Successive Governments have used this duty-free vehicle permit as a short-cut; an escape route to the demands of senior public servants seeking better salaries to attract the ‘creme de la creme’ from the universities to the public service and prevent brain drain. That modus operandi is not Yahapalanaya and only breeds abuses and the art of cheating, setting the worst possible example at the highest level of Government. It is bad in principle and bad in practice.

NEC must get its priorities right

 The National Election Commission (NEC) went the extra mile to nudge the President to seek a determination from the Supreme Court whether Provincial Council elections can be held on the old electoral system without waiting for Parliamentary approval on the new system.
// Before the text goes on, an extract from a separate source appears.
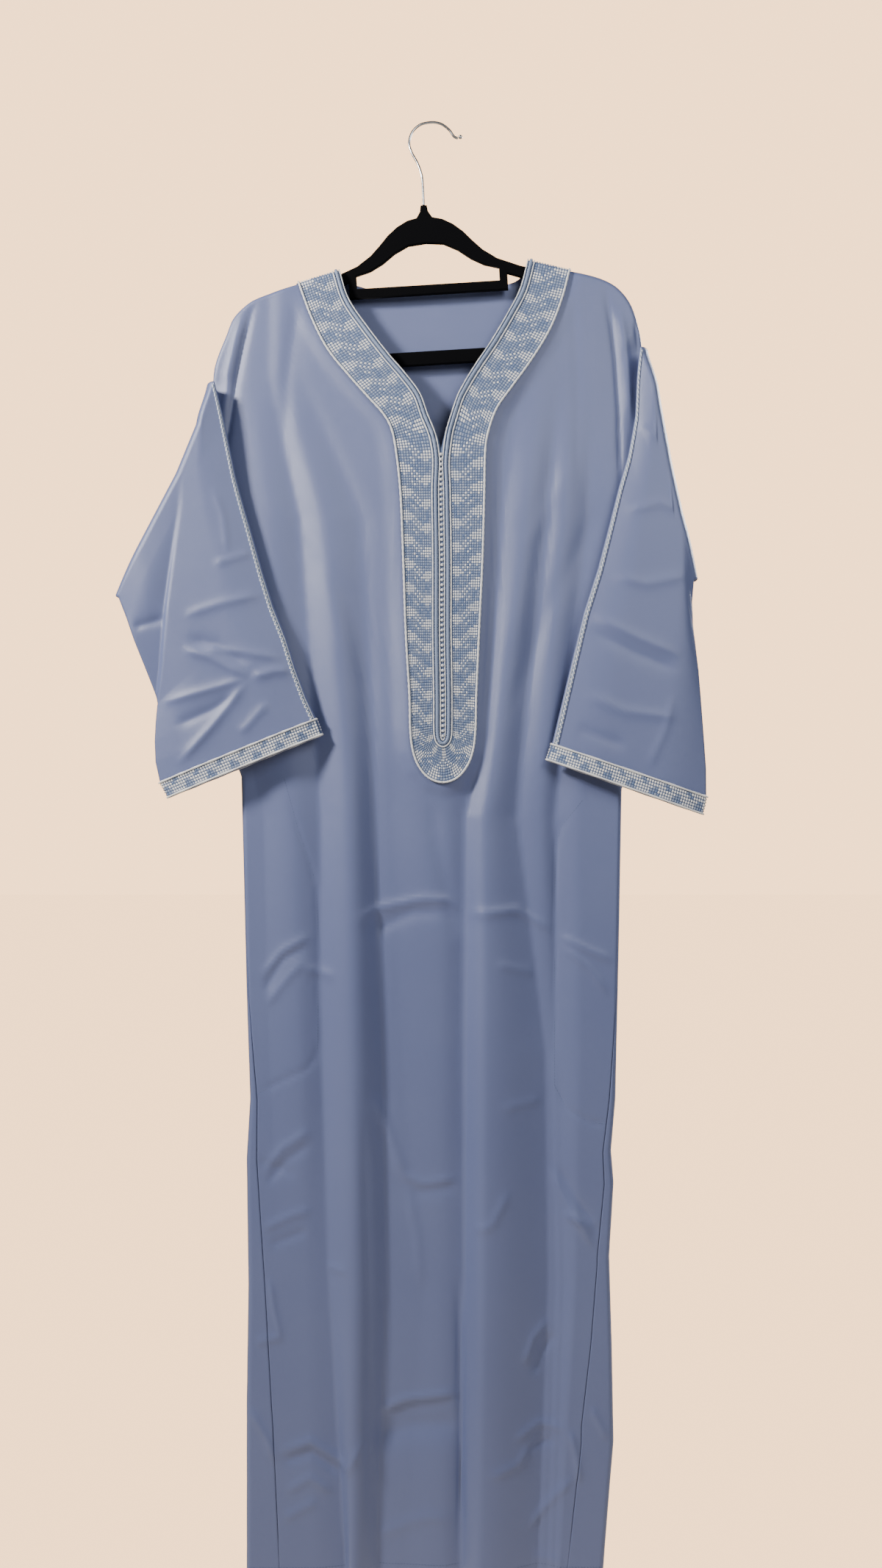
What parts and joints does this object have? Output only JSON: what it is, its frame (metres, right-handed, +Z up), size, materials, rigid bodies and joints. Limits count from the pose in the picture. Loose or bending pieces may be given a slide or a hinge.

Why the NEC is so eager to bust up Rs. 4 billion on an election for what has become a moribund system of devolution is quite intriguing. The NEC might have better spent its time and energy focusing how it can implement reforms to ensure even freer and fairer elections than exists today can be implemented.

Take the latest (2018) report of the NEC. There’s a long, detailed account on the non-holding of the Provincial elections and the accusations faced by the NEC, but hardly a mention of the crucial issues on the conduct of elections in general. There’s only a passing reference to cooperating with the ineffective Bribery and Corruption Commission on laws relating to election propaganda limits etc., and that the NEC has submitted a draft to the Attorney General for perusal. This proposed law has a complicated measurement for how much a candidate or party can spend and relies merely on the accounts submitted to the NEC. Punishment is also limited to the office-bearers of the party – not the candidate. It prohibits foreign funding of parties and the like. However, given the overworked AG’s Department, it is unlikely that whatever law on this subject will see the light of day before the next set of elections.

The NEC report’s Vision and Mission statement says its goal is to ensure all candidates are treated equally, but the rest of the report is on voter registration; the abuse of the NIC by voters; training of staff; International Voters Day; Accounts and the like.

In April, we referred to the Indian Election Commission conducting the world’s biggest election and the pro-active role it was expected to play. The IEC had its failings, but overall came in for commendation. An MCC (Model Code of Conduct) was something the NEC here can adopt. Though only a set of guidelines, the IEC had the power, and executed that power to transfer a Chief Minister and Police officers for doing the bidding of politicians; had the Police search vehicles transporting bundles of cash and remanded persons who couldn’t explain the source of the funds.

The IEC’s writ extended to SMS voice-messaging and monitoring of social media, especially Facebook. We warned then, “with old tricks and new treats up the sleeve of contending parties, and undeclared funds raining down at election time, Sri Lanka’s proud history of elections will be tested to the core come its turn”.

Evidently, many of these laws are not in place, and the NEC will be punching above its weight in trying to impose controls. It would have been time better spent if it pursued these objectives than being obsessed in holding Provincial elections.